Senior Policy Analyst, Melissa Ure, feels that the size allotments and growing restrictions for the marijuana growing market should produce an adequate amount of product.
“That is plenty of product the first year. In fact, it’s going to be an oversupply if all 10 [cultivators] are growing that much product,” Ure said.
The only potential “hiccup” in the system, Ure argues, is that the timing might be a bit off between when the marijuana pharmacies will open and when product will be available. Ure did say that growers may not be established in time to stock the newly licensed marijuana pharmacies.
The thing about assumptions
Legislators in Utah attempted to find that sweet spot where patients would have adequate access to cannabis without growing enough to create an excess of marijuana supplies that might end up on the illegal drug market.
The state’s agriculture department “liberally” projected patient counts at being 100,000, and assumed that the average patient would consume less than half the THC allowed by the recently passed medical marijuana legislation. Arriola believes the number is going to be closer to 180,000.

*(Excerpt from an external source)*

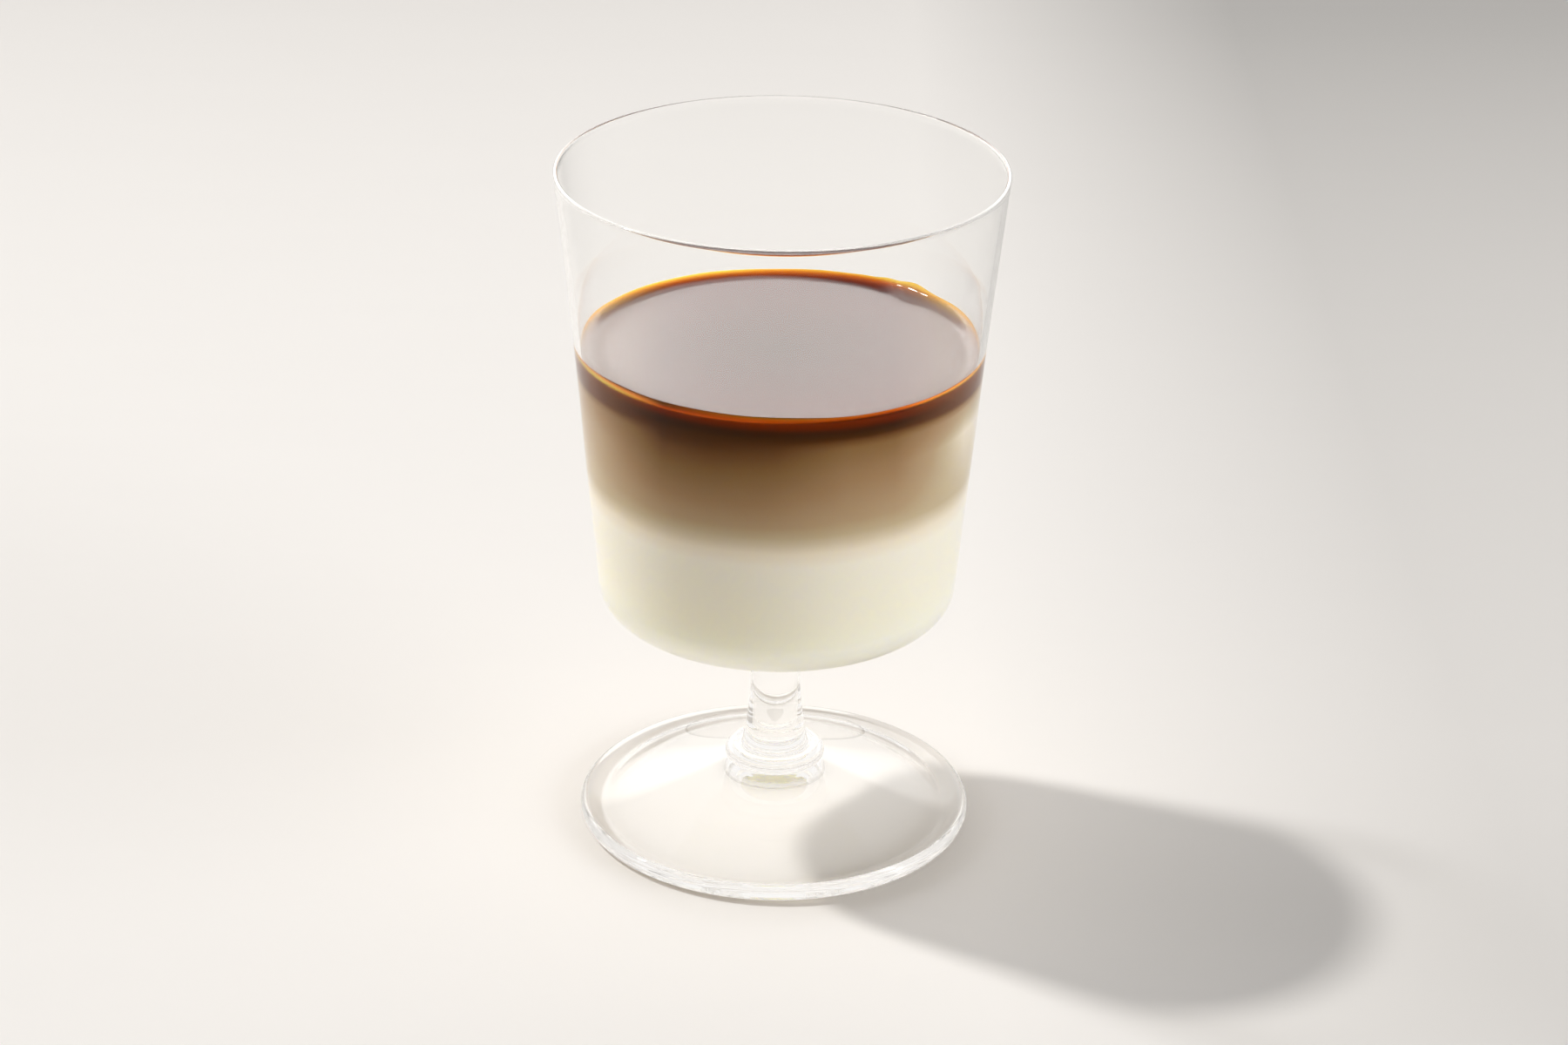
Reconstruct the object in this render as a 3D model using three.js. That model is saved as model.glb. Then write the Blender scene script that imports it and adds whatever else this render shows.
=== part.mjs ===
// Iced coffee in a short-stemmed goblet: white milk, milky coffee and a cap of black coffee.
// Millimetres, +Z up, the foot stands on z = 0 and the glass turns about the Z axis.

import * as THREE from 'three';

// Driving sizes
const segments = 48; // flats round the axis
const gap = 0.3; // clearance between solids that touch

const foot = {
  radius: 37.4,
  edgeThickness: 3.4, // fully rounded edge
  band: 0.85, // flat ring between the rounded edge and the rise
  restInner: 32, // the underside is hollow inside this radius
  hollowRise: 6.5, // height of the hollow on the axis
  topAtCollar: 11.8,
  sweep: 1.15, // how late the top surface rises towards the collar
};

const collar = { middle: 7.9, bead: 1.6, height: 12.7 };

const stem = {
  baseRadius: 6.35,
  baseHeight: 14.2,
  waist: 4.7,
  waistHeight: 28,
  filletRadius: 6, // flare into the underside of the bowl
};

const bowl = {
  height: 131,
  rimRadius: 41.4,
  lowerRadius: 33.7, // outer radius where the wall starts
  lowerHeight: 50,
  flare: 0.5, // extra width that the lip gains over a straight wall
  undersideHeight: 42.1,
  undersideSlope: 0.115,
  cornerRadius: 5.8,
  lipThickness: 0.9,
  wallThickness: 1.3, // at the bottom of the wall
  floorThickness: 2.3,
};

const drink = {
  milkTop: 72.8,
  milkyCoffeeTop: 93.3,
  level: 96.3,
  climb: 1.7, // how far the surface creeps up the glass
  climbWidth: 4.5,
};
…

While Arriola agrees with the state cap of four acres or 100,000 square feet per license will allow for a relatively large marijuana business operation, Arriola worries that the state hasn’t adequately prepared for dispensing the cannabis.
Currently, the Bee Hive State has only licensed seven private “cannabis pharmacies.” The state central fill pharmacy will dispense the remaining marijuana distribution duties by delivering marijuana orders to local health departments for patient pickup.
Arriola feels that wouldn’t be too difficult for one patient to do but is worried about the majority of patients being able to deal with the lack of available distribution spots. “But now do that 40,000 times. How do you do that?” Arriola asked.